A really basic question, but since I'm all new to photography, I don't know this.
I wanna buy my first DSLR and since I don't have much money to spend in the first moment, I am looking to buy the camera body only with a 50mm, 1.8 lens.

At first, my main objective is to achieve some cool looking pictures with the subject in sharp focus while I get some blur on the background.
But I am sure i will also want to take pictures with both subject and background in focus and some pictures with no subject, just the "landscape" or things further away.
I know for these, I should have other lenses, but it wouldnt be affordable right now.

So my question is, with the 50mm 1.8 lens, can I change the aperture setting, say make it f/11 or 22, so I get a deep depth of field, with everything in focus?
Or would I be stuck on the 1.8 setting that would never give me good focus on things far away?

Thanks.


----------



## marmots (Sep 19, 2011)

that number on any lens is just the minimum f/ stop


----------



## cgipson1 (Sep 19, 2011)

Yes...  you will have a range you can choose from  ( 1.8 to F22 or whatever the lens goes to!)


----------



## Derrel (Sep 19, 2011)

A 50mm 1.8 lens can get you a defocused background when used at wider apertures like f/2, f/2.2, f/2.5, f/2.8, f/3.2, with the subject fairly close to the camera, and the background a fairly long distance behind the subject. The subject needs to be close, and the background NEEDS to be far behind, to maximize the effect. If for example, the subject is 35 feet distant, and the background is only 10 feet behind the subject, then both subject and background will be pretty close in sharpness at such a long camera-to-subject distance.

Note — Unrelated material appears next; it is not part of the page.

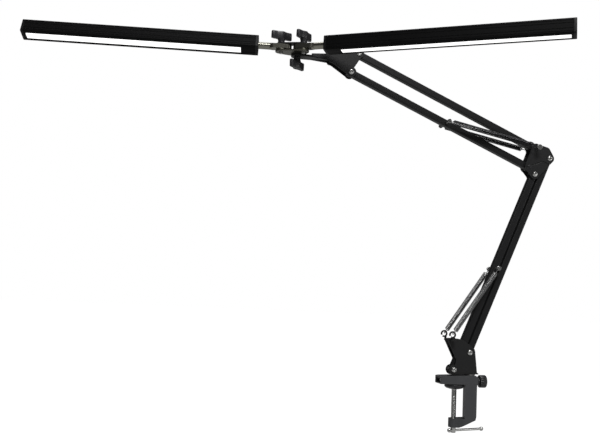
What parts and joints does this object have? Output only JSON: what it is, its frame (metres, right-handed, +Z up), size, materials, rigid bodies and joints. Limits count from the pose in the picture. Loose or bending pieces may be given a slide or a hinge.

For half-body adult and full-body child and toddler pictures, a 50mm works great at 6 to 15 feet, with the background around 40 to 100 feet behind the subject. Use a wide aperture, focus VERY CAREFULLY, and shoot away! Be aware that at the closer ranges, like say 3 to 8 feet, at f/1.8, there is doggone little depth of field...it's a safer bet to stop down to f/2.8 until you have your technique absolutely nailed and spot-on.


----------



## kundalini (Sep 19, 2011)

I foresee more research in your future honorable grasshopper.

The aperture number (f/*.*) given to a particular lens is its maximum.  The focal length remains constant on a prime lens.


----------



## KreGg (Sep 20, 2011)

Ok thanks for the help guys


----------



## Patrice (Sep 20, 2011)

Remember that f1.8 does not mean a small aperture. F1.8 is a _larger_ aperture than f11. The lens aperture indicator written as f1.8 really should be written as f/1.8 (as a fraction). f/1.8 is a bigger number than f/11. The numerator of the fraction is the focal length of the lens while the denominator is the number of times the selected aperture divides into the focal length.


----------



## Josh66 (Sep 20, 2011)

On some lenses, it will be written as 1:1.8 (or whatever the maximum aperture is for that lens) - that's the same thing...


----------